R. Rose
November 25, 2005
The Carnival of the masses

If we thought Carnival is THE festival, the biggest mobiliser of persons then we have a rude awakening. In the last two and a half months we have witnessed Vincentians mobilized on an unprecedented scale and with a regularity that beats all. Never have we seen so many, so often, gathered in one place, week after week, rain or shine, candidate launching or manifesto presentation. Truly, elections must be the CARNIVAL OF THE MASSES.{{more}}

With so much emphasis on crowd rallying and crowd counting, plus the music entertainment and high tech to go with them, it is easy to get lost as to what the election is all about. Of course the usual slogans are there, “Vote for your children’s future,” “Better than the rest”, “Still the best”, and so on. But what is the election really all about? What separates and divides the two opposing armies of red (ULP) and yellow (NDP)? What makes this campaign different?
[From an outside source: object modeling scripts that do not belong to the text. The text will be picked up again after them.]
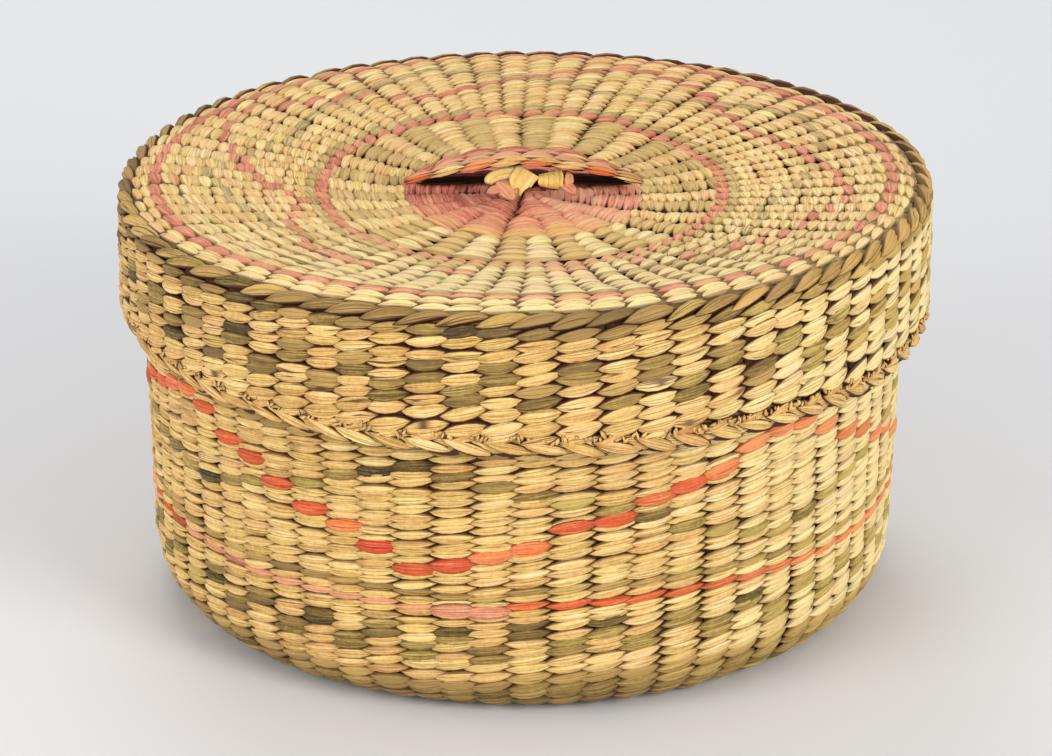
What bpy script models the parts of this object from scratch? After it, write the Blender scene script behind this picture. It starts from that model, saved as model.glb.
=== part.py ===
"""A low round twined basket with a close-fitting lid, built course band by course band.

Every size is in metres. The basket stands on z = 0 with its middle on the Z axis.
The wall has three layers, as a twined wall has: the outer turns of the weft, the warps, and the
inner turns of the weft. The lid sits over the basket's neck and slides up off it, and the strap
handle arches over the lid's start knot.
"""

import math

import bmesh
import bpy
from mathutils import Vector

MM = 0.001

# The wall's layers
OUTER_WEFT = 0.9 * MM
WARP_THICKNESS = 0.8 * MM
INNER_WEFT = 0.7 * MM
LAYER_GAP = 0.3 * MM
WALL = OUTER_WEFT + LAYER_GAP + WARP_THICKNESS + LAYER_GAP + INNER_WEFT
BAND_GAP = 0.3 * MM
LEAST_STEP = 0.2 * MM
BRAID_CORNER = 0.25 * WALL
SHARP_ANGLE = math.radians(40.0)

# Warps
WARP_WIDTH_AT_HUB = 2.0 * MM
WARP_WIDTH_AT_WALL = 3.4 * MM
WARP_SPACING_AT_HUB = 0.5 * MM
BODY_WARPS = 64
LID_WARPS = 72

# The basket
BODY_HEIGHT = 81.2 * MM
BODY_TOP_RADIUS = 75.8 * MM
BODY_FOOT_RADIUS = 73.8 * MM
BASE_CORNER_WIDTH = 11.8 * MM
BASE_CORNER_HEIGHT = 14.0 * MM
BASE_CORNER_STEPS = 3
BASE_FLAT_RADIUS = BODY_FOOT_RADIUS - BASE_CORNER_WIDTH
BODY_HUB_RADIUS = BODY_WARPS * (WARP_WIDTH_AT_HUB + WARP_SPACING_AT_HUB) / math.tau
BODY_SIDES = BODY_WARPS // 2

# The basket's bands, by height
FOOT_BAND = 8.9 * MM
LOWER_BAND = 4.5 * MM
CHECKER_BAND = 7.1 * MM
PLAIN_BAND = 2.8 * MM
COURSE = 1.5 * MM
FIELD_BAND = 27.7 * MM
UPPER_COURSE = 1.8 * MM
RIM_BRAID = 2.4 * MM

# The lid
LID_CLEARANCE = 1.2 * MM
LID_SEAT_GAP = 0.3 * MM
LID_DEPTH = 26.0 * MM
LID_TOP = BODY_HEIGHT + LID_SEAT_GAP + WALL
NECK_FOOT_HEIGHT = LID_TOP - LID_DEPTH
NECK_FOOT_SHARE = (NECK_FOOT_HEIGHT - BASE_CORNER_HEIGHT) / (BODY_HEIGHT - BASE_CORNER_HEIGHT)
NECK_FOOT_RADIUS = BODY_FOOT_RADIUS + NECK_FOOT_SHARE * (BODY_TOP_RADIUS - BODY_FOOT_RADIUS)
NECK_RADIUS = max(BODY_TOP_RADIUS, NECK_FOOT_RADIUS)
LID_RADIUS = NECK_RADIUS + LID_CLEARANCE + WALL
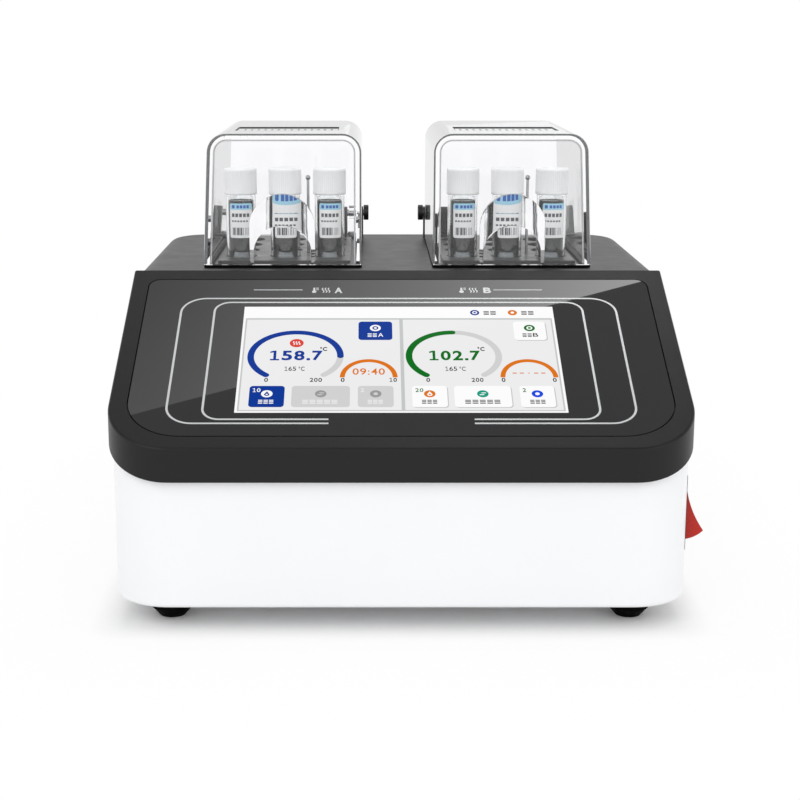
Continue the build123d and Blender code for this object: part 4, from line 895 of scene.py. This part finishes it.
class PrintOutlines(bpy.types.Operator):
    """Print the two silver outlines on the panel's glass"""
    bl_idname = "digester.print_outlines"
    bl_label = "Silver outlines"

    def execute(self, context):
        sizes = context.scene.digester_sizes
        width = millimetres(sizes.line_width)
        mesh = bmesh.new()
        outlines = ((sizes.outer_half, 17.6, 119.8, 12.8), (sizes.inner_half, 20.6, 116.3, 8.4))
        for half, low, high, corner in outlines:
            half = millimetres(half)
            outer = self.open_outline(half, low, high, corner)
            inner = self.open_outline(half - width, low + width, high - width, corner - width)
            add_band(mesh, inner, outer, on_console, 0.0, print_rise(), 0)
        make_piece("panel_outlines", mesh, "case", ["silver_print"])
        return {"FINISHED"}

    @staticmethod
    def open_outline(half, low, high, corner):
        """Rounded outline that starts and ends either side of a gap in its lower side."""
        return [(PRINT_GAP, low), *rounded(-half, low, half, high, corner, 10), (-PRINT_GAP, low)]


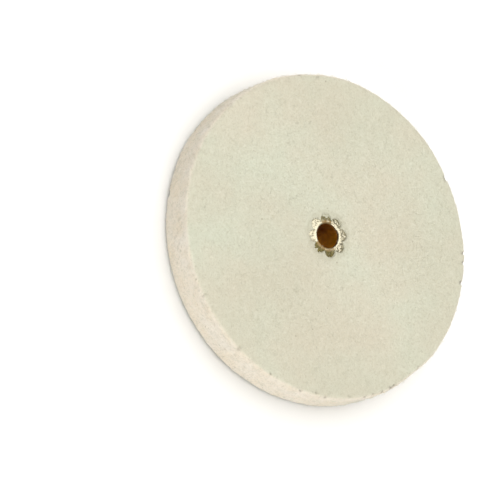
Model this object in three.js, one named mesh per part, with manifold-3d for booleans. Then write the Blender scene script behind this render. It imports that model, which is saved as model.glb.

For the NDP, seeking to regain power after a four and half year exclusion from the position it held for 17 long years, there is no doubt that the campaign is all about “RALPH”, the supposed big bad wolf, the “red terror” or those unmentionable names they call him. Prime Minister Gonsalves is their target and no holds are barred in portraying him as fiscally irresponsible, politically reckless and even a threat to democracy in SVG. For that party, getting rid of Ralph is the prime target towards securing a better future for our country.

But this is a high risk strategy which can, and seems to be backfiring. For sure the Prime Minister’s over enthusiasm and political ruthlessness sometimes results in ill timed utterings, causing one senior NDP member and former minister to remark that Ralph Gonsalves is the NDP’s best asset in trying to win the elections. Fo’ true? Is the future of our country to be decided on what the P.M. may have said that displeased some or was not in the best taste for others?

By contrast the ULP, with Gonsalves undoubtedly the catalyst, motivator and initiator, has an impressive list of achievements to its credit, in only four and a half years. Certainly, criticism of the manner of implementation is well in order, but it is my view that the opposition, like a wayward Patterson Thompson in cricketing terms, is too often bowling down the wrong line, missing the essentials, and hence getting trapped in backward responses rather than in advancing a more progressive platform, a more enlightened approach towards spurring our developmental process. As a result, it becomes mired in the mud of those who see “communism” behind every red rose.

This has allowed the wily Gonsalves to paint the NDP as a party caught up in inertia and encumbered by economic caution. He pooh-poohs their every public statement, characterizing them, not without success, as being crippled by what he calls “learned helplessness.” It allows him to get away with his own excess on the platform and otherwise, and masks the genuine concerns of many, party affliliated or not, on a number of social and economic issues.

So, leadership has become a big issue, perhaps THE issue of the campaign. Yet it is the definition of this, and its acceptance by the electorate which is going to be the deciding factor. Given the fact that not enough has been done by any of the political parties to change the old concepts of leadership, the NDP stands to lose much in this regard. Many of its own supporters still hanker for the leadership style of a Sir James Mitchell, even when the party seeks to portray its current leader, Arnhim Eustace, as cast in a different mould from the flamboyance of the Gonsalves, Mitchell or Joshua type. It is a serious contradiction and barrier to be overcome in an election campaign.

Perhaps this is where our political leaders have most failed us-The ULP in power, like its predecessors concentrated too much on being the Government, trying to deliver all, at one and the same time, even to pamper and spoon feed sometimes. It neglected its promised transformation of the party and by extension its politics and in some constituencies, representatives, like many before them, grew distant from the people. To the P.M.’s credit, he grew even closer despite his phenomenal work-rate. Now those same delinquents in his camp will have to hang onto his coat-tails for rescue. This is not good for either those politicians, the ULP or the country. It will compromise their ability to remain independent-minded in future.

Fortunately there are several positive indications of a solid basis being laid or deepening the democratic process. The Constitutional Reform process and Local Government Reform with all their imperfections are steps in the right direction. They must be completed for the good of us all, their imperfections corrected and more brought on board to take ownership of them. Relations with civil society is another excellent initiative, though one would have to resist the temptation on the part of some in the government and supporters to dictate the terms of such relationship. Diversity, in politics, ideas, programmes, can be a towering strength for us. The pity is that on many of these issues, the opposition has been caught wrong-footed.

We have to insist that the election first results in a clear choice of path of development. Secondly that we finally lay to rest all the retrogressive ideas and practices of the past. Thirdly that it gives a platform, irrespective of your personal choice, for a broad platform for progress, social and economic justice. Fourthly, that it sends a signal to those elected that we expect to be partners with them in a mass movement which would give us all a real say in decision- making. The sacred trust of the people must never again be betrayed.

There are difficult decision to be made and hard times to be faced. Ash Wednesday and Lent follow the traditional Carnival. But if we go through it with faith, vision and steadfastness, surely a bright Easter will emerge.